SSE Arena, Wembley boss John Drury predicts it could be at least 2024 before the arena business gets back to a “normal” calendar.

The 12,500-capacity London venue’s long-serving VP and general manager tells IQ the multitude of postponements in ’20 and ’21 has inevitably led to complications.

“It’s been a challenge as we come out of something we’ve never experienced before, so everybody has been finding a way around it as best they can,” says Drury. “What it’s done to the diaries, though, is it’s effectively meant that we probably won’t have a normal year until ’24.

“Next year is affected by all the shows that moved from this year into next. And it’s busier, but it’s not a normal year. We’ve seen promoters putting in tours for ’22 and then starting to look into ’23 because they’ve not been able to put together the run of dates that they wanted – and that probably cuts across European dates and beyond as well.”

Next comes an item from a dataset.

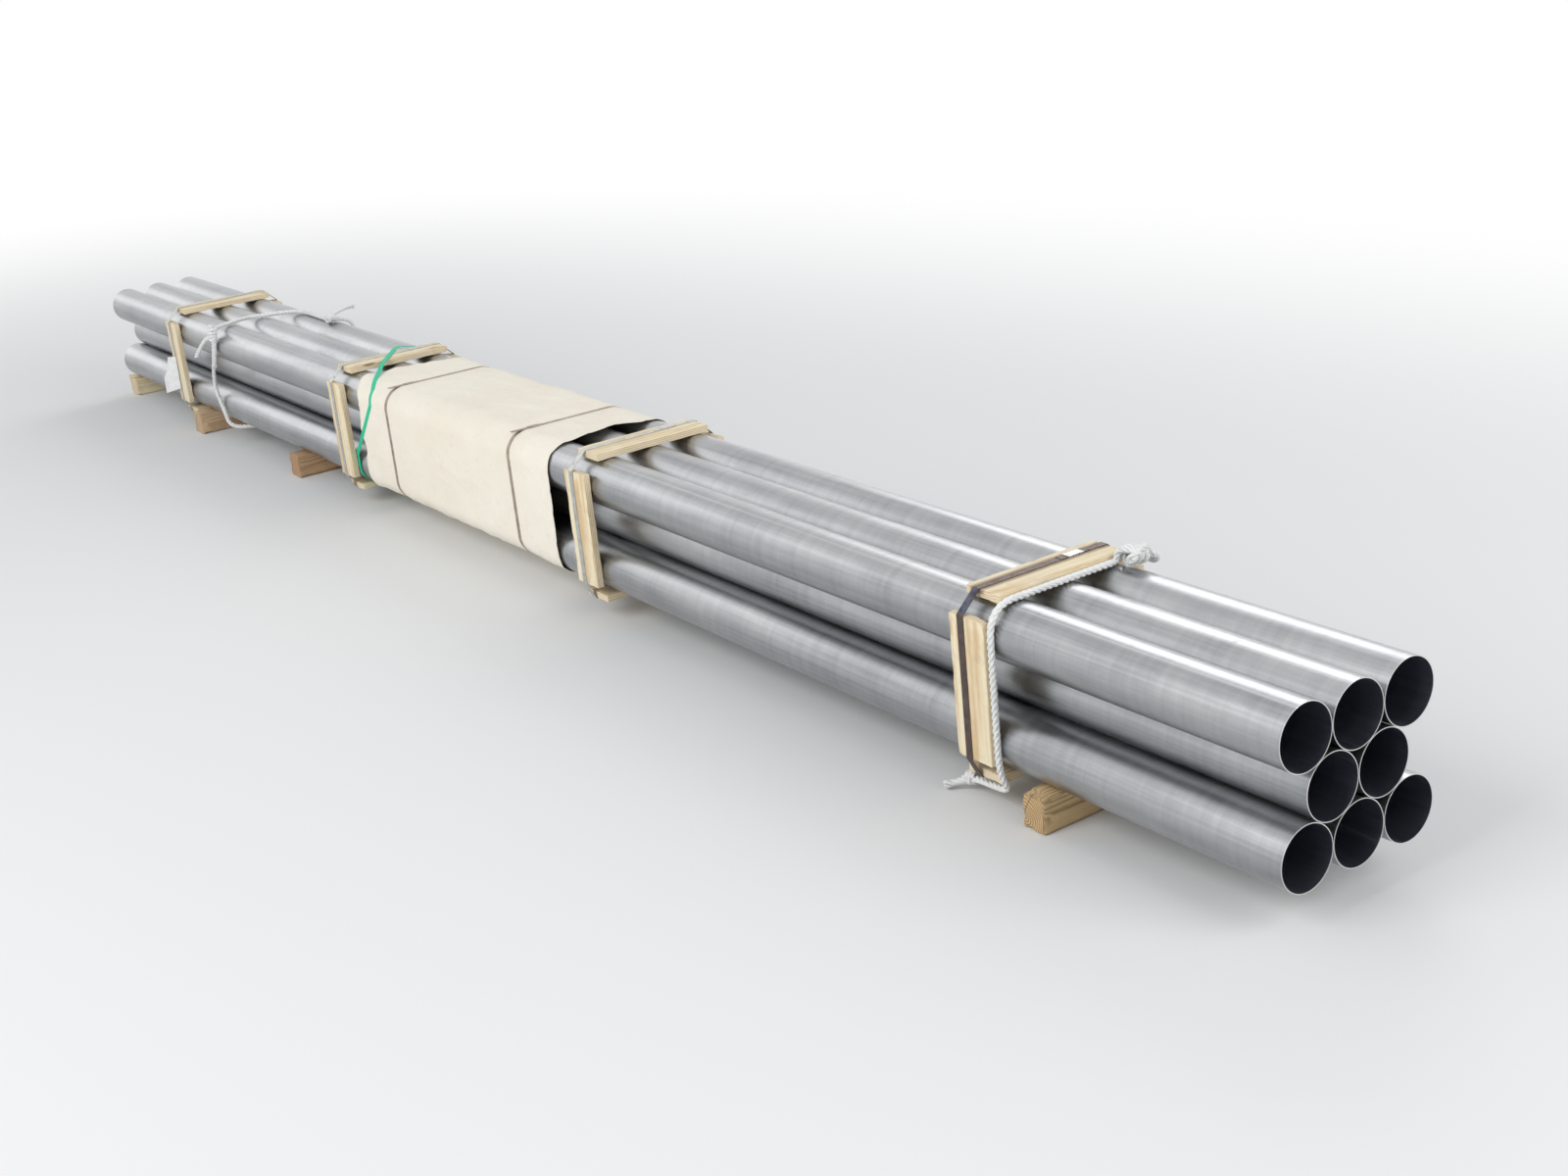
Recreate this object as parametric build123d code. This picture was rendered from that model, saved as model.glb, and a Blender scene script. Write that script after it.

As a result, projections for a “rammed” 2022 had been downgraded even before the Omicron variant presented fresh cause for concern.

A bunch of shows that we thought were going to happen in ’22 are now going to happen in ’23

‘What we originally saw as ‘2022 is going to be absolutely rammed,’ has changed a little bit into, ‘2022’s busy and a bunch of shows that we thought were going to happen in ’22 are now going to happen in ’23.’ That makes us think that the only time that we’ll get back to any sort of normal looking diary is probably ’24, unless something else happens – another variant comes along or there’s another challenge – but so far, that’s how we’re looking.”

Wembley, which began holding non-socially distanced concerts again in September, is due to round off 2021 with dates by acts including Manic Street Preachers, James + Happy Mondays, The Human League, Nightwish, Il Divo and Madness.

“Back-up dates were held for the spring for most of the shows we’ve got coming up in December,” notes Drury, who says ticket sales are largely in line with expectations.

“Nothing that we put on is doing business that we didn’t expect it to do, which is encouraging,” he suggests. “We just went on sale with a rescheduled K-pop show for Ateez and it flew out, so there’s pent up demand there and I think we’ll see a bit more of that coming our way.

“Long term, we’re not seeing a decline in sales, we’re seeing the same patterns that we used to. What we need to see is what that translates into when we get to the show days, as people get more comfortable with going about their business. But it’s probably on a knife edge because nobody knows what’s going to happen and it just needs something like a new variant to come in and we take another hit.”

Drury adds there is at least a positive legacy to come out of the pandemic where the live music biz is concerned.

“One thing that has been helpful for us as an industry is working together,” he says. “Gradually, we got to the point of the LIVE group being created, and that’s a real bonus because we’ve not had that ability to work together in this way before.

“To be able to put together policies and procedures to lobby government, has been really positive. We were working with our competitors and there wasn’t any point in having secrets because we all wanted the same thing – to get back to business.”